PROBLEM DETAILS:
Print the data exactly, leaving nothing out.

DATA SECTION:

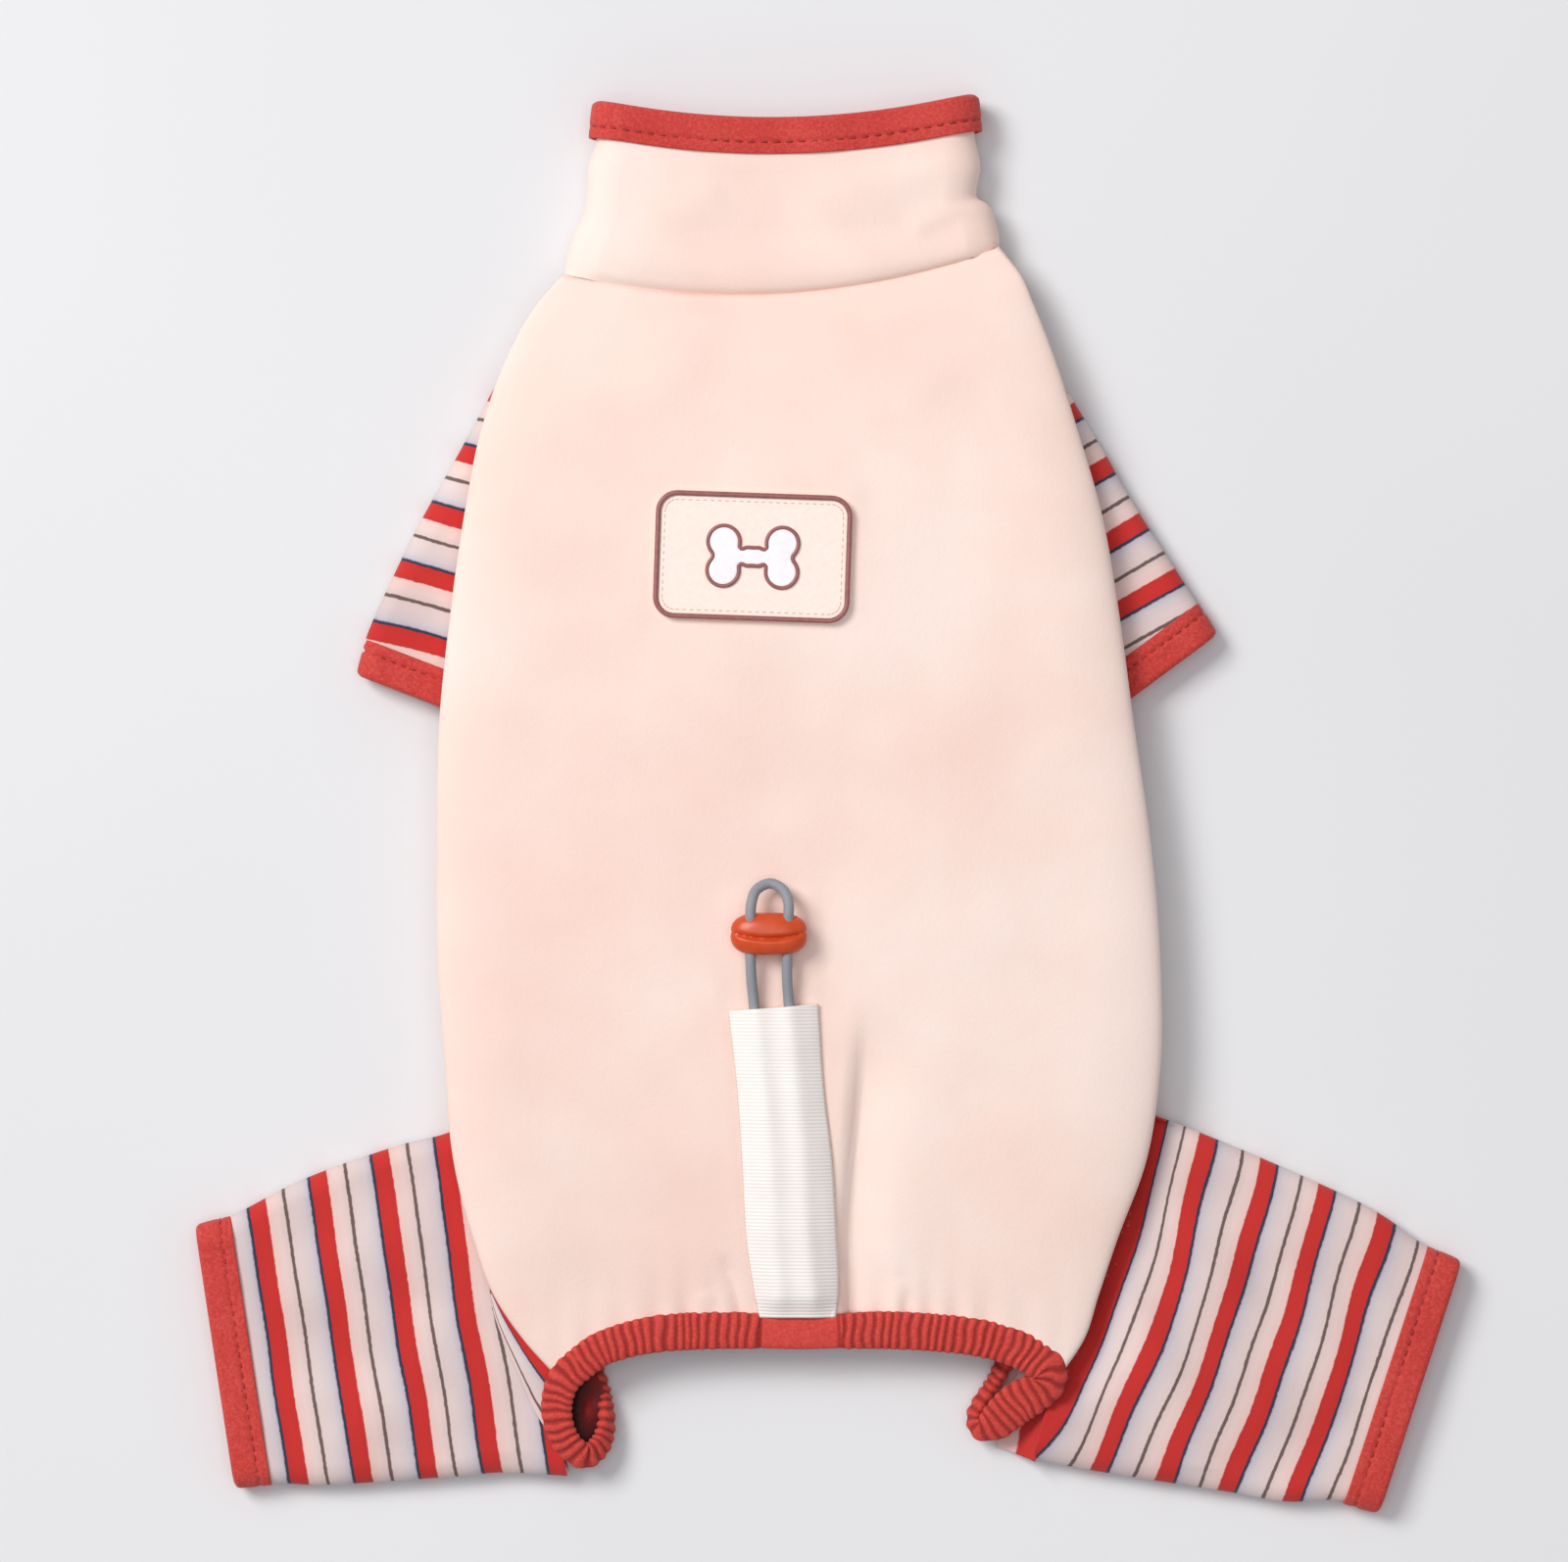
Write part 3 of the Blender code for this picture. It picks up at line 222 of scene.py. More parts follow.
def cloth_places(tree):
    """The two numbers of the cloth's UV map, as sockets."""
    apart = node(tree, "SeparateXYZ", {0: node(tree, "UVMap", uv_map="cloth").outputs["UV"]})
    return apart.outputs["X"], apart.outputs["Y"]


print("coral in linear light:", [round(v, 3) for v in linear("D9443D")])

# %% [markdown]
# The table top is matt studio paper. It only needs a pale grey with a trace of unevenness,
# so that the garment's own shadow is what the eye sees on it.

# %% Floor
table = bpy.data.meshes.new("table_top")
table.from_pydata([(-2, -2, 0), (2, -2, 0), (2, 2, 0), (-2, 2, 0)], [], [(0, 1, 2, 3)])
table.materials.append(grained_finish("studio_paper", 3.0, "E4E4E6", "E8E8E9", Roughness=0.9))
table_top = bpy.data.objects.new("table_top", table)
scene.collection.objects.link(table_top)
print("floor of 4 m by 4 m")

# %% [markdown]
# ## From a grid of points to a piece
# Every piece is a grid: rows along it and columns across it. One function turns a grid into
# a mesh, joins its last column to its first where the piece is a tube, closes its ends where
# asked, writes the cloth's own millimetres into a UV map, and gives it a wall. It also turns
# all faces outwards, by the sign of the volume that they enclose.

# %% Grid to piece
def all_round(grid):
    """A grid with its first column repeated as its last."""
    return np.concatenate([grid, grid[:, :1]], axis=1)


def area_of(grid, around=False):
    """Cloth area of a grid: half the cross product of each cell's two diagonals, summed."""
    if around:
        grid = all_round(grid)
    first = grid[1:, 1:] - grid[:-1, :-1]
    second = grid[1:, :-1] - grid[:-1, 1:]
    return float(np.linalg.norm(np.cross(first, second), axis=-1).sum() / 2)


def grid_cells(rows, columns, around=False, ring=False):
    """Each cell's four corners: their rows, their columns and their numbers in the grid."""
    row, column = np.meshgrid(np.arange(rows if ring else rows - 1),
                              np.arange(columns if around else columns - 1), indexing="ij")
    down = np.stack([row, row + 1, row + 1, row], axis=-1).reshape(-1, 4)
    over = np.stack([column, column, column + 1, column + 1], axis=-1).reshape(-1, 4)
    return down, over, (down % rows) * columns + over % columns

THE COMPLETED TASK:
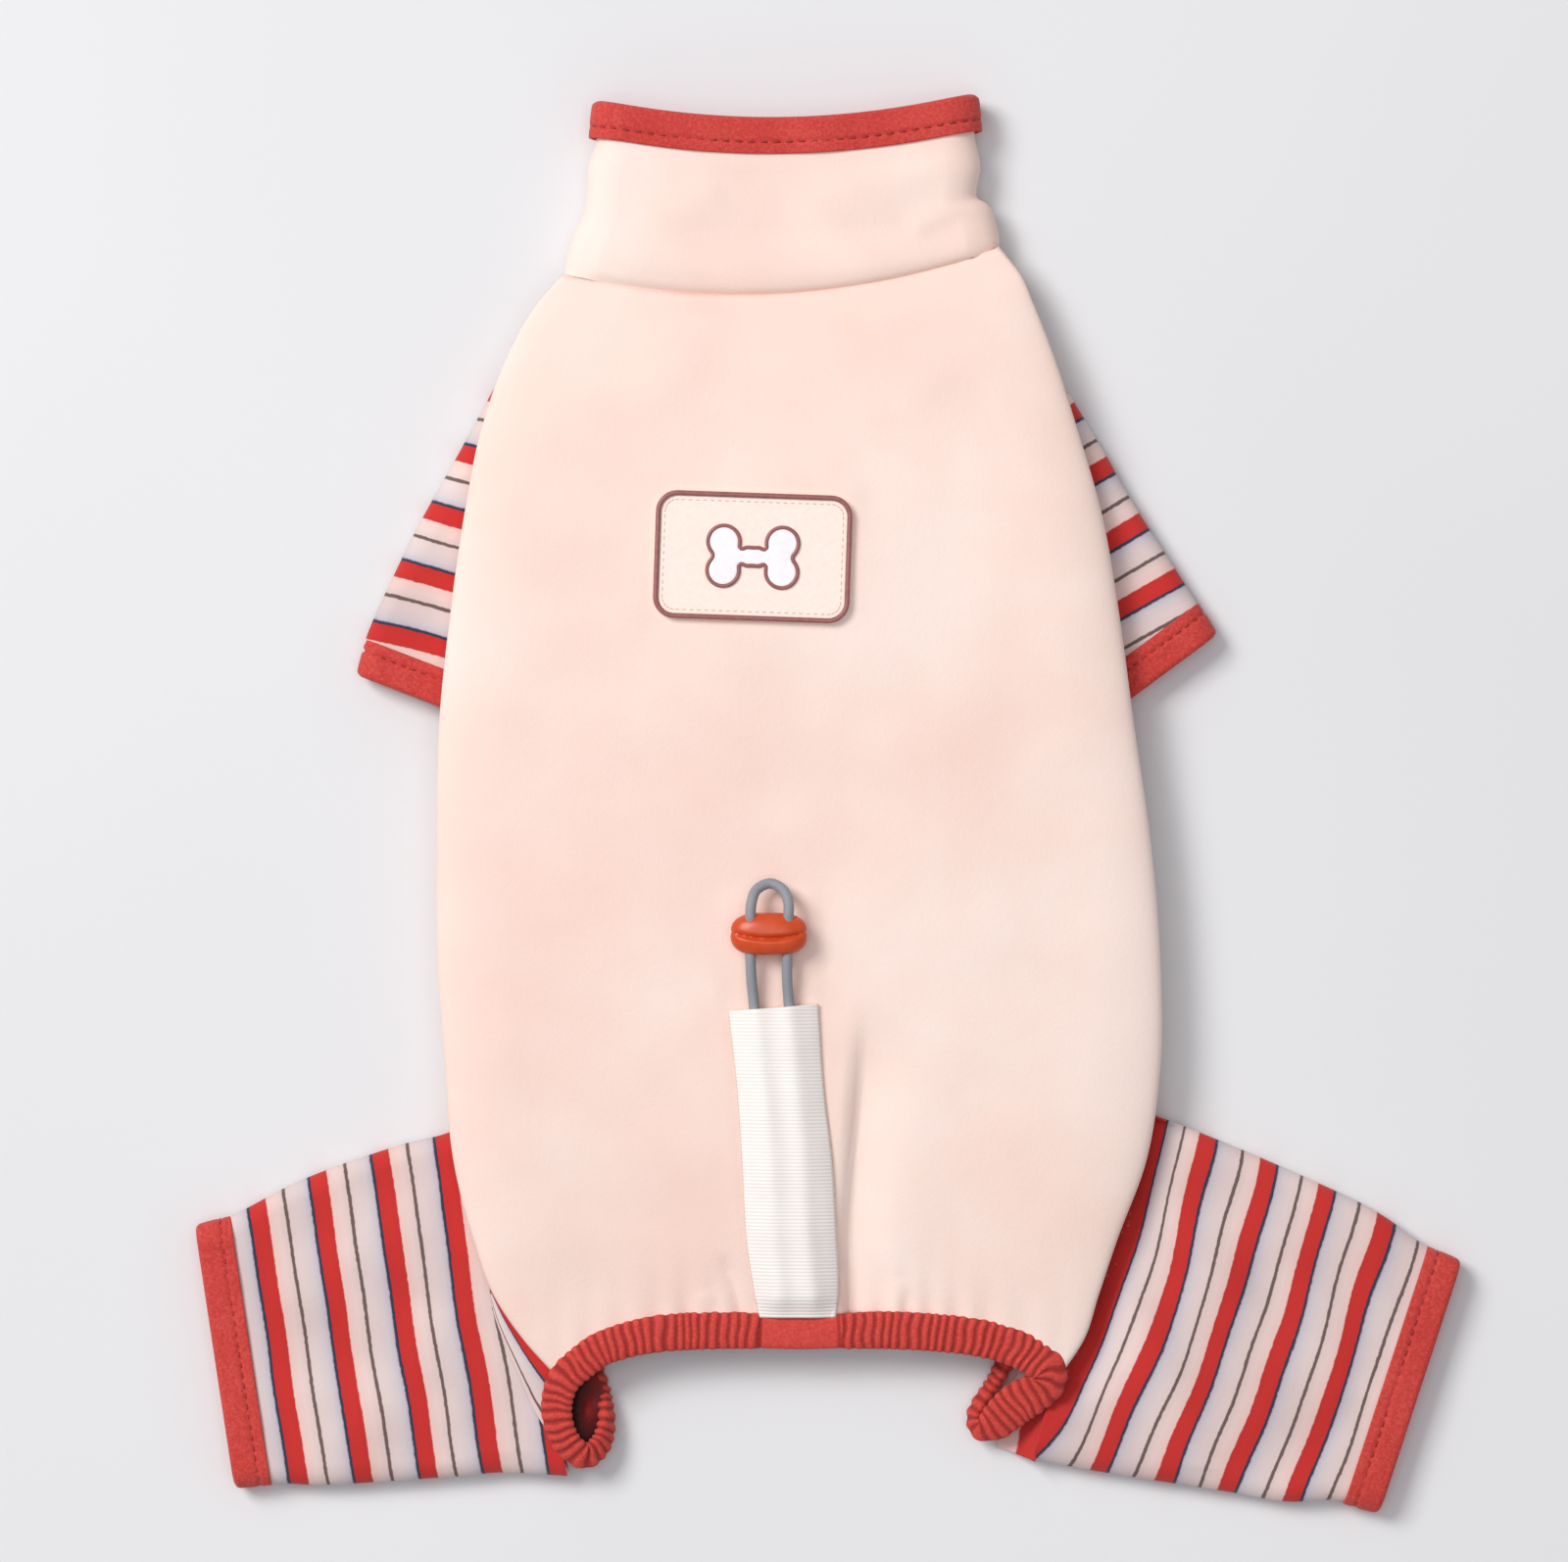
Write part 3 of the Blender code for this picture. It picks up at line 222 of scene.py. More parts follow.
def cloth_places(tree):
    """The two numbers of the cloth's UV map, as sockets."""
    apart = node(tree, "SeparateXYZ", {0: node(tree, "UVMap", uv_map="cloth").outputs["UV"]})
    return apart.outputs["X"], apart.outputs["Y"]


print("coral in linear light:", [round(v, 3) for v in linear("D9443D")])

# %% [markdown]
# The table top is matt studio paper. It only needs a pale grey with a trace of unevenness,
# so that the garment's own shadow is what the eye sees on it.

# %% Floor
table = bpy.data.meshes.new("table_top")
table.from_pydata([(-2, -2, 0), (2, -2, 0), (2, 2, 0), (-2, 2, 0)], [], [(0, 1, 2, 3)])
table.materials.append(grained_finish("studio_paper", 3.0, "E4E4E6", "E8E8E9", Roughness=0.9))
table_top = bpy.data.objects.new("table_top", table)
scene.collection.objects.link(table_top)
print("floor of 4 m by 4 m")

# %% [markdown]
# ## From a grid of points to a piece
# Every piece is a grid: rows along it and columns across it. One function turns a grid into
# a mesh, joins its last column to its first where the piece is a tube, closes its ends where
# asked, writes the cloth's own millimetres into a UV map, and gives it a wall. It also turns
# all faces outwards, by the sign of the volume that they enclose.

# %% Grid to piece
def all_round(grid):
    """A grid with its first column repeated as its last."""
    return np.concatenate([grid, grid[:, :1]], axis=1)


def area_of(grid, around=False):
    """Cloth area of a grid: half the cross product of each cell's two diagonals, summed."""
    if around:
        grid = all_round(grid)
    first = grid[1:, 1:] - grid[:-1, :-1]
    second = grid[1:, :-1] - grid[:-1, 1:]
    return float(np.linalg.norm(np.cross(first, second), axis=-1).sum() / 2)


def grid_cells(rows, columns, around=False, ring=False):
    """Each cell's four corners: their rows, their columns and their numbers in the grid."""
    row, column = np.meshgrid(np.arange(rows if ring else rows - 1),
                              np.arange(columns if around else columns - 1), indexing="ij")
    down = np.stack([row, row + 1, row + 1, row], axis=-1).reshape(-1, 4)
    over = np.stack([column, column, column + 1, column + 1], axis=-1).reshape(-1, 4)
    return down, over, (down % rows) * columns + over % columns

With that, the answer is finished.